Send back all the data below, exactly as given.

───

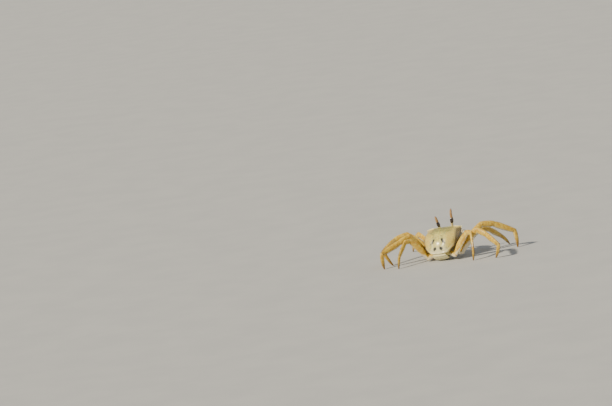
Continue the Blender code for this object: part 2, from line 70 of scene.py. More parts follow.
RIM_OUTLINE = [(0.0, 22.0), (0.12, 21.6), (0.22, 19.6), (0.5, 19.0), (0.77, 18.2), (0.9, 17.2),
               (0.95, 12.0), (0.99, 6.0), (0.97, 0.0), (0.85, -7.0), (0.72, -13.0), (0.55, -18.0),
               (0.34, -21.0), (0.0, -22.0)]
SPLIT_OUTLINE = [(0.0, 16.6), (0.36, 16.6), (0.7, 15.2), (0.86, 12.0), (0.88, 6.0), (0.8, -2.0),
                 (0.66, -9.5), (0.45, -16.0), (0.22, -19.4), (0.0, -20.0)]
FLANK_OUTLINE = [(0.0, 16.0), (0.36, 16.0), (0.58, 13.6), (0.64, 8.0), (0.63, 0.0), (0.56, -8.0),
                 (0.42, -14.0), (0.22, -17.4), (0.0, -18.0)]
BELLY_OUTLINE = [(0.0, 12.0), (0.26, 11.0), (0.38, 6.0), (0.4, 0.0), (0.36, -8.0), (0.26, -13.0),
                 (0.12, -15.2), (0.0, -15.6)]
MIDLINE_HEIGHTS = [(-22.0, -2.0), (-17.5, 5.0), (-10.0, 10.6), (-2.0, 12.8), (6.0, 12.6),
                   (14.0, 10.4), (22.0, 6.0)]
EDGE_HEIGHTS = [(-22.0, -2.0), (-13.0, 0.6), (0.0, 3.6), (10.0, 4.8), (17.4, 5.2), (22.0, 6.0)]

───

* [Result]:
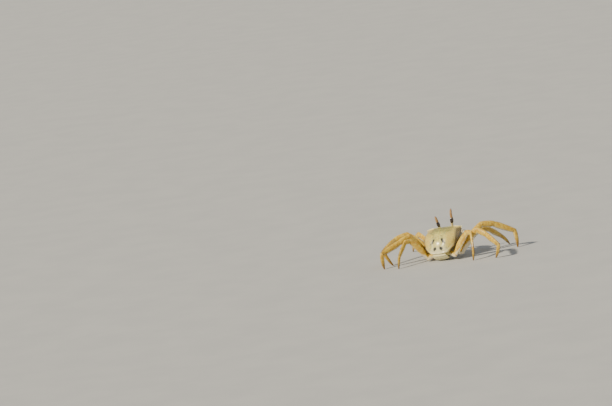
Continue the Blender code for this object: part 2, from line 70 of scene.py. More parts follow.
RIM_OUTLINE = [(0.0, 22.0), (0.12, 21.6), (0.22, 19.6), (0.5, 19.0), (0.77, 18.2), (0.9, 17.2),
               (0.95, 12.0), (0.99, 6.0), (0.97, 0.0), (0.85, -7.0), (0.72, -13.0), (0.55, -18.0),
               (0.34, -21.0), (0.0, -22.0)]
SPLIT_OUTLINE = [(0.0, 16.6), (0.36, 16.6), (0.7, 15.2), (0.86, 12.0), (0.88, 6.0), (0.8, -2.0),
                 (0.66, -9.5), (0.45, -16.0), (0.22, -19.4), (0.0, -20.0)]
FLANK_OUTLINE = [(0.0, 16.0), (0.36, 16.0), (0.58, 13.6), (0.64, 8.0), (0.63, 0.0), (0.56, -8.0),
                 (0.42, -14.0), (0.22, -17.4), (0.0, -18.0)]
BELLY_OUTLINE = [(0.0, 12.0), (0.26, 11.0), (0.38, 6.0), (0.4, 0.0), (0.36, -8.0), (0.26, -13.0),
                 (0.12, -15.2), (0.0, -15.6)]
MIDLINE_HEIGHTS = [(-22.0, -2.0), (-17.5, 5.0), (-10.0, 10.6), (-2.0, 12.8), (6.0, 12.6),
                   (14.0, 10.4), (22.0, 6.0)]
EDGE_HEIGHTS = [(-22.0, -2.0), (-13.0, 0.6), (0.0, 3.6), (10.0, 4.8), (17.4, 5.2), (22.0, 6.0)]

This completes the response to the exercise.